In practice, this bottom-up scheme presented several difficulties. Most important was the specification of the initial pool of items. What should be included? Even large item pools may omit important aspects of personality. For example, McCrae, Costa, and Piedmont (1993) reported that there are relatively few items in the California Psychological Inventory that measure Agreeableness, and J. H. Johnson, Butcher, Null, and K. N. Johnson's (1984)
DOMAINS AND FACETS23
item factor analysis of the Minnesota Multiphasic Personality Inventory (Hathaway & McKinley, 1983) found no factors related to Conscientiousness.
The lexical approach, in which the body of trait names in the natural language has been adopted as an exhaustive enumeration of traits, has proven to be the most fruitful guide to a comprehensive model of personality; it was in analyses based on trait terms that the FFM was first discovered.
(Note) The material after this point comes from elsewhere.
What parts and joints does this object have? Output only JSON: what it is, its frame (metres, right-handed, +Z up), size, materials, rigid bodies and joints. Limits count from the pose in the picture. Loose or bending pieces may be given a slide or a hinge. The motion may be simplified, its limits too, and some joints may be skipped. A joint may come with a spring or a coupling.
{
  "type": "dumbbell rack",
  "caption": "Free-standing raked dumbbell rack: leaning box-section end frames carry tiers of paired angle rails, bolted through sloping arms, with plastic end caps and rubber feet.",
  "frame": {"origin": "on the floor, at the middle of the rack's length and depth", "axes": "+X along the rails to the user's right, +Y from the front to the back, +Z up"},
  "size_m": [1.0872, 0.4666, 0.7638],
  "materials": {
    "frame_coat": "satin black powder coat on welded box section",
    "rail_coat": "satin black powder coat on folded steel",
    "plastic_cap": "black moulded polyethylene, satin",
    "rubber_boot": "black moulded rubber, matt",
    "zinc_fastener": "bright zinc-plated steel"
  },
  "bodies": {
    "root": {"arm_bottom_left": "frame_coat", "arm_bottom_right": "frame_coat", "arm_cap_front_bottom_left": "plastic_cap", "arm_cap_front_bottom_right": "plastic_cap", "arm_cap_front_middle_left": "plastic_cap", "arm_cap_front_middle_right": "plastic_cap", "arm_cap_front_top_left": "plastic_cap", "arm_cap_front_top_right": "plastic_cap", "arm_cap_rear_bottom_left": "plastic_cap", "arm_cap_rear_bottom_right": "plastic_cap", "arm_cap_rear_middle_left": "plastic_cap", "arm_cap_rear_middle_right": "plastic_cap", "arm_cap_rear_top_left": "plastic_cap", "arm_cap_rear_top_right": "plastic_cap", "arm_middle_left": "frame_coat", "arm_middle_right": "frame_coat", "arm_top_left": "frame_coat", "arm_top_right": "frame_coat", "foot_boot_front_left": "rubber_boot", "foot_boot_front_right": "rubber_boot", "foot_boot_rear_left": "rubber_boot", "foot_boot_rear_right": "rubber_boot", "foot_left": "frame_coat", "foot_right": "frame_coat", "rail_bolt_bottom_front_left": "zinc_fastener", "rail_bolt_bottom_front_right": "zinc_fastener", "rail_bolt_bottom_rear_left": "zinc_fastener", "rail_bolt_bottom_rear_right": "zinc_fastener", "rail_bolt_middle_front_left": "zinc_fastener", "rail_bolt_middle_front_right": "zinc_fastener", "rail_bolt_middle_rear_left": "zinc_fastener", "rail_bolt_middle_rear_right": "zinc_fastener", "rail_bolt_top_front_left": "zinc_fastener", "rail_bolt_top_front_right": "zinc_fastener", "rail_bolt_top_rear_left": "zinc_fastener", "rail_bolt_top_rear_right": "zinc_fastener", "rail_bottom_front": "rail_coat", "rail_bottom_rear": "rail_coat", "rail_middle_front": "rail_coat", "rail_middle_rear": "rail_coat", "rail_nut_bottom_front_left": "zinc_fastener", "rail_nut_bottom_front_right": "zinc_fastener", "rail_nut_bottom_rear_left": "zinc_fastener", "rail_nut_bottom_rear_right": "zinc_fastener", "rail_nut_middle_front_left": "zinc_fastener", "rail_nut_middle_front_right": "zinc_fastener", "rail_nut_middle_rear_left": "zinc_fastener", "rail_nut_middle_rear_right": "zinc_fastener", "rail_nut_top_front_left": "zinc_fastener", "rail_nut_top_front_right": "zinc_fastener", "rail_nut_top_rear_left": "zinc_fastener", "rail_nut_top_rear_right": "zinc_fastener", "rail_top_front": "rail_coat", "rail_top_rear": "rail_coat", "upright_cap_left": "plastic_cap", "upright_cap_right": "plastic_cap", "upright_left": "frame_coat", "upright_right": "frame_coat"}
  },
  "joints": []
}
But the lexical approach has distinct limitations as the basis of a hierarchical model of personality, first because some specific traits are not well represented in the natural language (McCrae, 1990), and second because trait terms are found at every level of breadth (John, Hampson, & Goldberg, 1991), from extremely narrow (e.g., sanctimonious, sedentary, sirupy) to extremely broad (e.g., kind, weak, able). Broad terms naturally covary with many narrower terms, whereas narrower terms may not covary with each other. The result is that when representative lists of trait adjectives are factored, the broader terms account for the lion's share of the covariance, and only five broad factors typically emerge (Goldberg, 1990).
These problems are minimized by a top-down approach to hierarchical assessment. In the program of research that lead to the development of the NEO-PI-R, we began by looking for the broadest and most pervasive themes that recurred in personality measures. Eysenck's Extraversion (E) and Neu-roticism (N) had already been identified as the Big Two by Wiggins (1968), and we proposed that Openness to Experience (O) also qualified as a major dimension of personality (Costa & McCrae, 1978). A few years later we recognized the need for Agreeableness (A) and Conscientiousness (C).
Rather than use the term factors, which might apply to any level in the hierarchy, we chose to call N, E, O, A, and C domains, a term defined as "a sphere of concern or function" (Morris, 1976, p. 389). Intellectual curiosity, need for variety, and aesthetic sensitivity all concerned some aspect of experiencing the world, and thus belonged in the domain of O. Although this terminology is somewhat unusual, it is not unparalleled: About the same time, and quite independently, Digman (1979) presented a paper entitled "The Five Major Domains of Personality Variables: Analyses of Personality Questionnaire Data in the Light of the Five Robust Factors Emerging from Studies of Rated Characteristics."
We regarded domains as multifaceted collections of specific cognitive, affective, and behavioral tendencies that might be grouped in many different ways, and we used the term facet to designate the lower level traits corresponding to these groupings. Our working metaphor was the mathematical set, which could be divided into subsets by selecting different combinations of elements.